Even before the World Health Organization (WHO) declared COVID-19 a global pandemic on March 11, International Medical Corps had been assisting Libya’s National Center for Disease Control (NCDC) to fill gaps in its capacity. Among those gaps was the agency’s inexperience in responding to a major healthcare crisis, especially one involving new and emerging infectious diseases.
Although Libyan authorities had already created several locally based rapid response teams (RRTs) to face such a disaster, the teams had received little or no recent training. Given that training is a core strength of International Medical Corps, the two organizations quickly decided to put together a course focused on COVID-19. Since then, International Medical Corps has begun providing training to health workers serving on those teams that operate in large municipalities, such as Tripoli, as well as in smaller towns in more remote areas, including Sabha and Albawanis to the south, and Nalut and Zintan in the Nafusa Mountains to the east of the capital.
Each RRT includes four or five skilled health workers, including a physician, a surveillance officer, a medical technician, a data entry officer and, in some cases, an epidemiologist.
“So far, we have trained nearly 20 of these teams plus our own staff,” notes Muhanned Elshames, a physician and one of five medical coordinators on the International Medical Corps staff based in Tripoli.
“Using updated WHO-approved procedures, we focus on triaging possible COVID-19 patients, as well as how to approach a case and how to use personal protective equipment (PPE) to keep them and others safe.
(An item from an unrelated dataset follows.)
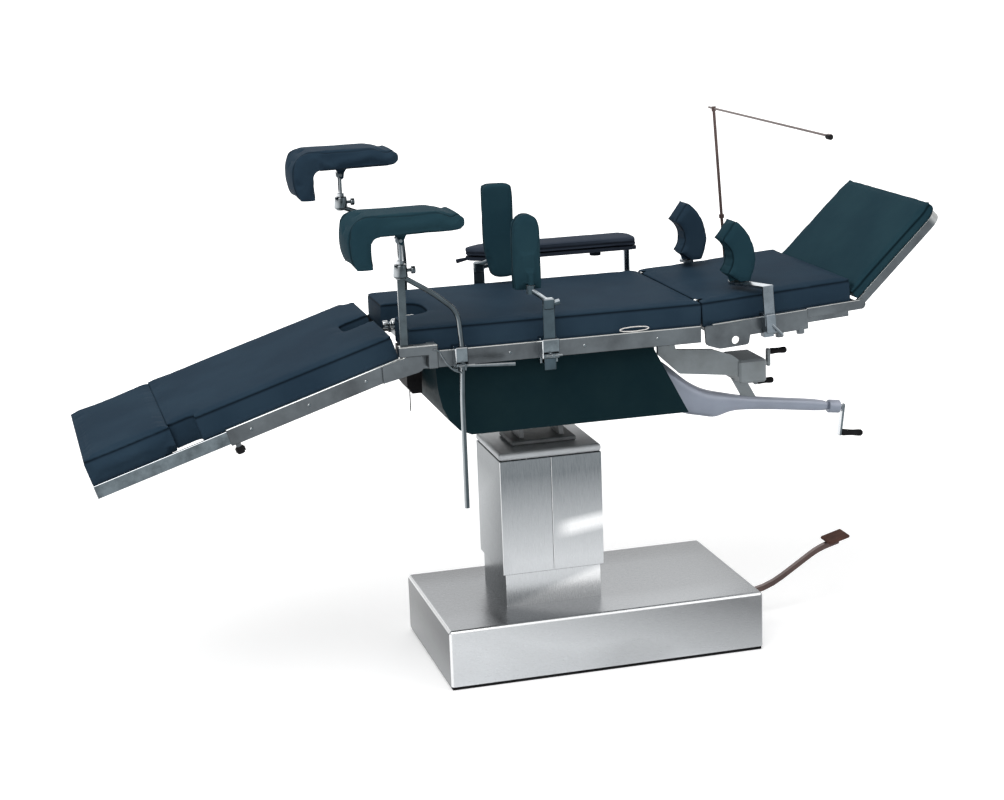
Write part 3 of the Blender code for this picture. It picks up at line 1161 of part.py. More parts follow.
def build_leg():
    """The leg section in its own frame: -X runs down the leg, and Z = 0 is the hinge height."""
    low = -FRAME_HEIGHT / 2
    high = FRAME_HEIGHT / 2
    rail_top = RAIL_TOP - LEG_HINGE_Z
    rail_low = rail_top - RAIL_HEIGHT
    end = -(LEG_PAD_END - 0.070)
    shapes = []
    bores = []
    for _, side in BOTH_SIDES:
        shapes.append(block((end, -0.032), span(side, BEAM_IN, BEAM_OUT), (low, high)))
        lug = span(side, LUG_IN + LUG + RUN, LUG_IN + 2 * LUG + RUN)
        eye = arc((0, 0), LEG_EYE, -90, 90, 8)
        shapes.append(prism([*eye, (-0.040, LEG_EYE), (-0.040, -LEG_EYE)], "XZ", lug))
        shapes.append(rod((0, side * (LUG_IN - 0.003), 0), (0, side * (LUG_IN + LUG + 0.004), 0), LEG_PIN))
        rail_y = span(side, CUSHION_HALF + 0.0005, RAIL_OUT)
        shapes.append(block((-0.455, -0.022), rail_y, (rail_low, rail_top), 0.0015, 1))
        for x in (-0.080, -0.260, -0.420):
            shapes.append(block(around(x, 0.012), span(side, BEAM_OUT - 0.003, CUSHION_HALF - 0.0005), (low + 0.0005, low + 0.022)))
            shapes.append(block(around(x, 0.012), span(side, BEAM_OUT - 0.003, RAIL_OUT - 0.003), (low + 0.0005, low + 0.0035)))
        ear_y = span(side, RAIL_OUT + GAP, RAIL_OUT + GAP + EAR)
        ear = [*arc((0, 0), EAR_RADIUS, -90, 90, 8), (-0.075, EAR_RADIUS), (-0.085, -EAR_RADIUS * 0.7)]
        shapes.append(prism(ear, "XZ", ear_y))
        shapes.append(block((-0.070, -0.040), span(side, RAIL_OUT - 0.004, RAIL_OUT + 0.003), (-0.010, 0.012)))
        bores.append(block((-0.47, -0.030), span(side, CUSHION_HALF - 0.003, RAIL_OUT - 0.0024), foot_bar_z(RUN)))
    for x in (end + 0.016, -0.260, -0.050):
        shapes.append(block(around(x, 0.016), around(0, BEAM_IN + 0.005), (low + 0.001, high - 0.001)))
    knob_at = Vector((-0.440, -(RAIL_OUT - 0.007), rail_low))
    boss = rod(knob_at + Vector((0, 0, 0.004)), knob_at - Vector((0, 0, 0.008)), 0.0065)
    bores.append(rod(knob_at + Vector((0, 0, 0.0030)), knob_at - Vector((0, 0, 0.02)), hole(0.004)))
    piece("leg_frame", "rail steel", LEG, shapes[0], add=(*shapes[1:], boss), remove=bores)
    build_knob("foot_lock_knob", knob_at - Vector((0, 0, 0.008 + GAP)), Vector((0, 0, -1)), 0.0095, LEG)

    start = -LEG_PAD_START
    last = -LEG_PAD_END
    bottom = high + GAP
    top = CUSHION_TOP - LEG_HINGE_Z
    pad = prism([(last, bottom), (start, bottom), (start, top), (last, top)], "XZ", around(0, CUSHION_HALF))
    cuts = []
    for _, side in BOTH_SIDES:
        corner = [(start + 0.01, side * (CUSHION_HALF + 0.01)), (start + 0.01, side * (CUSHION_HALF - 0.050)), (start - 0.045, side * (CUSHION_HALF + 0.01))]
        cuts.append(prism(corner if side == FAR else corner[::-1], "XY", (bottom - 0.01, top + 0.01)))
    notch = block((last - 0.01, last + 0.060), span(NEAR, CUSHION_HALF - 0.030, CUSHION_HALF + 0.01), (bottom - 0.01, top + 0.01))
    cuts.append(notch)
    pocket = [(start + 0.01, 0.036), (start + 0.01, -0.036), (start - 0.070, -0.036), (start - 0.070, 0.036)]
    cuts.append(prism([tuple(point) for point in round_corners(pocket, 0.012, 3, closed=True)], "XY", (bottom - 0.01, top + 0.01)))
    piece("leg_cushion", "navy leather", LEG, pad, remove=cuts)


def foot_bar_y(side):
    return span(side, CUSHION_HALF + 0.0008, RAIL_OUT - 0.0030)


def foot_bar_z(clearance=0.0):
    middle = RAIL_TOP - LEG_HINGE_Z - RAIL_HEIGHT / 2
    return (middle - 0.0155 - clearance, middle + 0.0155 + clearance)


def build_foot():
    """The foot extension: two bars that slide in the leg rails, an end bar, a plate and its cushion."""
    end = -FOOT_END
    plate_low = FRAME_HEIGHT / 2 - 0.006
    plate_high = FRAME_HEIGHT / 2
    shapes = []
    for _, side in BOTH_SIDES:
        shapes.append(block((end, -0.300), foot_bar_y(side), foot_bar_z(), 0.001, 1))
    shapes.append(block((end, end + 0.012), around(0, RAIL_OUT - 0.005), (foot_bar_z()[0], plate_high)))
    shapes.append(block((end + 0.006, -(FOOT_PAD_START + 0.006)), around(0, RAIL_OUT - 0.008), (plate_low, plate_high)))
    piece("foot_frame", "stainless", LEG, shapes[0], add=shapes[1:])
    bottom = plate_high + GAP
    top = CUSHION_TOP - LEG_HINGE_Z
    outline = [(end, bottom), (-FOOT_PAD_START, bottom), (-FOOT_PAD_START, top), (end + 0.010, top), (end, top - 0.012)]
    pad = prism(outline, "XZ", around(0, CUSHION_HALF))
    corner = block((-FOOT_PAD_START - 0.020, -FOOT_PAD_START + 0.01), span(NEAR, CUSHION_HALF - 0.016, CUSHION_HALF + 0.01), (bottom - 0.01, top + 0.01))
    piece("foot_cushion", "navy leather", LEG, pad, remove=(corner,))


def build_knob(name, base, direction, radius, holder):
    """A star knob with a stem that turns in the piece it clamps."""
    way = Vector(direction).normalized()
    base = Vector(base)
    stem = rod(base - way * 0.0105, base + way * 0.004, 0.004)
    head = rod(base, base + way * 0.016, radius, radius * 0.9, 12)
    lobes = []
    side = way.orthogonal().normalized()
    for step in range(5):
        out = Matrix.Rotation(math.radians(72 * step), 3, way) @ side
        middle = base + out * radius * 0.85
        lobes.append(rod(middle + way * 0.003, middle + way * 0.013, radius * 0.42, sides=8))
    piece(name, "black plastic", holder, stem, add=(head, *lobes))


def build_shoulder_support(name, side):
    """A bracket on the back's rail that reaches over the cushion, and a crescent pad that turns on it."""
    x = SHOULDER_X
    rail_top = back_z(RAIL_TOP)
    jaw, holder = rail_clamp(x, side, 0.024, rail_top)
    y = side * POST_Y
    high = back_z(SHOULDER_PLATE_TOP)
    bar = block(around(x, 0.013), around(y, 0.004), (rail_top - 0.020, high), 0.001, 1)
    corners = [
        (x + 0.013, side * (POST_Y + 0.004)),
        (x - 0.013, side * (POST_Y + 0.004)),
        (SHOULDER_PIVOT_X - 0.015, side * (SHOULDER_PAD_Y + 0.01)),
        (SHOULDER_PIVOT_X - 0.009, side * (SHOULDER_PAD_Y - 0.016)),
        (SHOULDER_PIVOT_X + 0.009, side * (SHOULDER_PAD_Y - 0.016)),
        (SHOULDER_PIVOT_X + 0.017, side * (SHOULDER_PAD_Y + 0.01)),
    ]
    plate = prism(corners if side == NEAR else corners[::-1], "XY", (high - 0.006, high))
    pivot = Vector((SHOULDER_PIVOT_X, side * SHOULDER_PAD_Y, high))
    pin = rod(pivot - Vector((0, 0, 0.003)), pivot + Vector((0, 0, 0.030)), SHOULDER_PIN)
    lever_start = (x, side * (HOLDER_OUT - 0.004), rail_top - 0.014)
    lever_end = (x + 0.020, side * (HOLDER_OUT + 0.014), rail_top - 0.040)
    lever = rod(lever_start, lever_end, 0.0035, sides=8)
    shapes = (holder, bar, plate, pin, lever)
    piece(f"{name}_shoulder_bracket", "stainless", BACK, jaw, add=shapes)

    half = SHOULDER_PAD_THICKNESS / 2
    first, last = SHOULDER_PAD_TURNS
    centre = (SHOULDER_PIVOT_X - SHOULDER_PAD_RADIUS + 0.020, high + SHOULDER_PAD_MIDDLE)
    outer = arc(centre, SHOULDER_PAD_RADIUS + half, first, last, 10)
    inner = arc(centre, SHOULDER_PAD_RADIUS - half, last, first, 10)
    pad = prism([*outer, *inner], "XZ", around(pivot.y, SHOULDER_PAD_WIDTH / 2))
    foot = rod(pivot + Vector((0, 0, GAP)), pivot + Vector((0, 0, 0.040)), 0.011)
    under = block(around(pivot.x, 0.05), around(pivot.y, 0.05), (high - 0.05, high + GAP))
    bore = rod(pivot - Vector((0, 0, 0.01)), pivot + Vector((0, 0, 0.0305)), hole(SHOULDER_PIN))
    finish = "teal leather" if side == NEAR else "navy leather"
    piece(f"{name}_shoulder_pad", finish, BACK, pad, add=(foot,), remove=(under, bore))


def build_screen():
    """The anaesthesia screen: a thin pole in a clamp on the far head arm, and a turning cross bar."""
    rail_top = ARM_HIGH
    height = ARM_HIGH - ARM_LOW
    jaw, holder = rail_clamp(SCREEN_CLAMP_X, FAR, 0.022, rail_top, height)
    bore = rod((SCREEN_X, POST_Y, rail_top - 0.08), (SCREEN_X, POST_Y, rail_top + 0.06), hole(SCREEN_POLE))
    tall_x = (SCREEN_X - 0.010, SCREEN_CLAMP_X)
    tall = block(tall_x, (CLAMP_OUT - 0.001, HOLDER_OUT), (ARM_LOW, rail_top + 0.026), 0.002, 1)
    screw = clamp_screw(SCREEN_CLAMP_X, HOLDER_OUT, rail_top - 0.006, FAR, 0.018)
    piece("screen_clamp", "chrome", BACK, jaw, add=(holder, tall, *screw), remove=(bore,))

    foot = rail_top - 0.070
    pole_top = SCREEN_HEIGHT
    pole = rod((SCREEN_X, POST_Y, foot), (SCREEN_X, POST_Y, pole_top - 0.004), SCREEN_POLE)
    peg = rod((SCREEN_X, POST_Y, pole_top - 0.02), (SCREEN_X, POST_Y, pole_top + 0.008), SCREEN_PEG)
    stop = rod((SCREEN_X, POST_Y, back_z(0.990)), (SCREEN_X, POST_Y, back_z(1.000)), 0.007)
    piece("screen_pole", "chrome", BACK, pole, add=(peg, stop))

    z = pole_top + 0.003
    bar = rod((SCREEN_X, SCREEN_BAR_FAR, z), (SCREEN_X, -SCREEN_BAR_NEAR, z), SCREEN_BAR, sides=10)
    hub = rod((SCREEN_X, POST_Y, pole_top - 0.004 + GAP), (SCREEN_X, POST_Y, z + 0.005), 0.006)
    cap = rod((SCREEN_X, -SCREEN_BAR_NEAR + 0.006, z), (SCREEN_X, -SCREEN_BAR_NEAR - 0.010, z), 0.0055, sides=10)
    bore = rod((SCREEN_X, POST_Y, pole_top - 0.02), (SCREEN_X, POST_Y, pole_top + 0.03), hole(SCREEN_PEG))
    piece("screen_bar", "chrome", BACK, bar, add=(hub, cap), remove=(bore,))


def build_table():
    build_base()
    build_hydraulics()
    build_pedal()
    build_carriage()
    build_cross()
    build_seat_frame()
    build_release_knob()
    build_seat_cushion()
    build_shroud()
    build_drive()
    build_gear_bracket()
    build_cranks()
    build_hinge_cover()
    build_seat_clamps()
    near_pole = (NEAR_POLE_X, NEAR_POLE_BOTTOM, NEAR_POLE_BEND_Z)
    far_pole = (FAR_POLE_X, FAR_POLE_BOTTOM, FAR_POLE_BEND_Z)
    build_knee_support("near", NEAR, *near_pole, NEAR_KNUCKLE_X, NEAR_KNUCKLE_Z)
    build_knee_support("far", FAR, *far_pole, FAR_KNUCKLE_X, FAR_KNUCKLE_Z)
    near_pad = (NEAR_PAD_X, NEAR_PAD_WIDTH, NEAR_PAD_LOW, NEAR_PAD_HIGH)
    far_pad = (FAR_PAD_X, FAR_PAD_WIDTH, FAR_PAD_LOW, FAR_PAD_HIGH)
    build_side_support("near", NEAR, SIDE_NEAR_X, *near_pad, rounded=True)
    build_side_support("far", FAR, SIDE_FAR_X, *far_pad, rounded=False)
    build_arm_board()
    build_back_frame()
    build_back_cushion()
    build_head_arms()
    build_shoulder_support("near", NEAR)
    build_shoulder_support("far", FAR)
    build_screen()
    build_head()
    build_leg()
    build_foot()


build_table()
for made in PARTS.objects:
    if made.type == "MESH":
        made.data.shade_smooth()
        made.data.set_sharp_from_angle(angle=math.radians(35))
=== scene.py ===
# %% [markdown]
# # An operating table
# This lesson dresses a plain CAD model of a hydraulic operating table. The CAD model gives every size and
# joint. Here each visible piece gets soft edges, padding, seams and a worked-out surface, so that it looks
# like the real thing under studio light. Lengths are in metres, +Z is up and +X is the head end.

# %% Load the frame
import json
import math

import bpy
import numpy as np
from mathutils import Matrix, Vector


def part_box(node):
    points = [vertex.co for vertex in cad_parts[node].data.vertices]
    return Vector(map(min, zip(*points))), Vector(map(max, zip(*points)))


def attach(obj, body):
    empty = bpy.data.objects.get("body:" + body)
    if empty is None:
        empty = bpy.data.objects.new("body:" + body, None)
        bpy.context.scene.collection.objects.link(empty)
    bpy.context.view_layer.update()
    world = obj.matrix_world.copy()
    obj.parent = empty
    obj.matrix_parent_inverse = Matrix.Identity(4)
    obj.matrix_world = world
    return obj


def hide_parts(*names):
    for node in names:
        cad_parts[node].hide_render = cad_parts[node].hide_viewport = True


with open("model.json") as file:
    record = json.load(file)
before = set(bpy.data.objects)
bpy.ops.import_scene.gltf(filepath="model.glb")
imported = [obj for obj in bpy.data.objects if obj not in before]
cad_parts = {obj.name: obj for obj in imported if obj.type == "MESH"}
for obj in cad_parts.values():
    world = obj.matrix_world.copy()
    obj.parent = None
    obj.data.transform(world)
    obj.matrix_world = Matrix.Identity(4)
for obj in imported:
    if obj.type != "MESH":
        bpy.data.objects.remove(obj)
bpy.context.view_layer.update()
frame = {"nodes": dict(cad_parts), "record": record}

scene = bpy.context.scene
nodes = frame["nodes"]
record = frame["record"]

# %% [markdown]
# ## The camera
# The photograph was taken from the near side, a little towards the foot end, with a long lens. The camera's
# three axes are worked out from its heading, its tilt and a slight roll, and written as the columns of one
# matrix. That is more exact than turning the camera by hand.

# %% Camera
bpy.ops.object.select_all(action="DESELECT")
CAMERA_PLACE = Vector((-1.404, -4.662, 1.831))
HEADING = math.radians(14.608)
TILT_DOWN = math.radians(13.821)
ROLL = math.radians(-2.162)
FOCAL_PIXELS = 2025.58
PICTURE_WIDTH = 1004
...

We also train them on how to collect samples, then how to transport them to Libya’s only reference laboratory equipped to identify the coronavirus. Located in Tripoli, the lab uses the internationally approved technology known as polymerase chain reaction—PCR—that magnifies the virus’s genetic material if it is present.”
To strengthen the capacity of the RRTs, International Medical Corps has also trained and equipped four physicians and a nurse for an additional response team that will be based at the NCDC in Tripoli. Despite these achievements, however, resources to support these teams remain a significant challenge. For example, though some response teams have an ambulance to transport patients to health facilities for triage and possible treatment, others must rely on their own privately owned vehicles.
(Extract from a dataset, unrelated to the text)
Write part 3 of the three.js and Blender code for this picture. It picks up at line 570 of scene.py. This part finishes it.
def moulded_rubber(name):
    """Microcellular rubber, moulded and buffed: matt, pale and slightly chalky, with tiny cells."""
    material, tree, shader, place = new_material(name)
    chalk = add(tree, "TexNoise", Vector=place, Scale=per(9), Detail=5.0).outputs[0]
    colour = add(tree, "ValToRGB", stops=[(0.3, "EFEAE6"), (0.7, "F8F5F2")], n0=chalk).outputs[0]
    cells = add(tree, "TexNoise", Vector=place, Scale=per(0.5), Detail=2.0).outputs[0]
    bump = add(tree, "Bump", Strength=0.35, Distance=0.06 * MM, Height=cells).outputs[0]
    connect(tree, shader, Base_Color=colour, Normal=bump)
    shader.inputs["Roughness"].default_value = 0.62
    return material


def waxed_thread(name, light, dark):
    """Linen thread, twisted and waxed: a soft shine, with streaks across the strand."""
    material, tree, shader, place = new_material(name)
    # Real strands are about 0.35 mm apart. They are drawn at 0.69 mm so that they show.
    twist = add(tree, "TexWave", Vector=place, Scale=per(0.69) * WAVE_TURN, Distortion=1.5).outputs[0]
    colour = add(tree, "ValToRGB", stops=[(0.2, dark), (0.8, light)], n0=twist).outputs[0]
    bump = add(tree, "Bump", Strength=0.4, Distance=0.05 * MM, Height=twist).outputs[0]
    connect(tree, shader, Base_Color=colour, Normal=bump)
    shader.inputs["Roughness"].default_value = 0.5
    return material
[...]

“There has been some improvement,” Elshames says, noting that the NCDC has provided access to appropriate transportation to more—but not all—response teams. “They still lack the resources they need. Even so, we’re hoping support from the government will grow.”
He notes that one of the biggest challenges International Medical Corps faces in strengthening Libya’s response to COVID-19 is finding adequate supplies of good-quality PPE for the Libyan RRTs we support as well as our own staff.
“In the local markets, the quality has been so poor that we’ve had to return much of what we’ve purchased, while the prices are now very high,” he explains. “An N95 mask worn by a health worker dealing with a suspected case cost $2 a few months ago. Today, we have to pay $15 to $20 for that same mask.”
Because the pandemic has forced the closure of many government and privately-owned health facilities in Libya that normally treat those struggling with chronic but non-communicable conditions such as diabetes, asthma or hypertension, International Medical Corps has worked to fill that gap by setting aside space for such patients in primary healthcare clinics it supports. Still, even here our staff must carry their PPE with them in case a suspected COVID-19 case should walk in.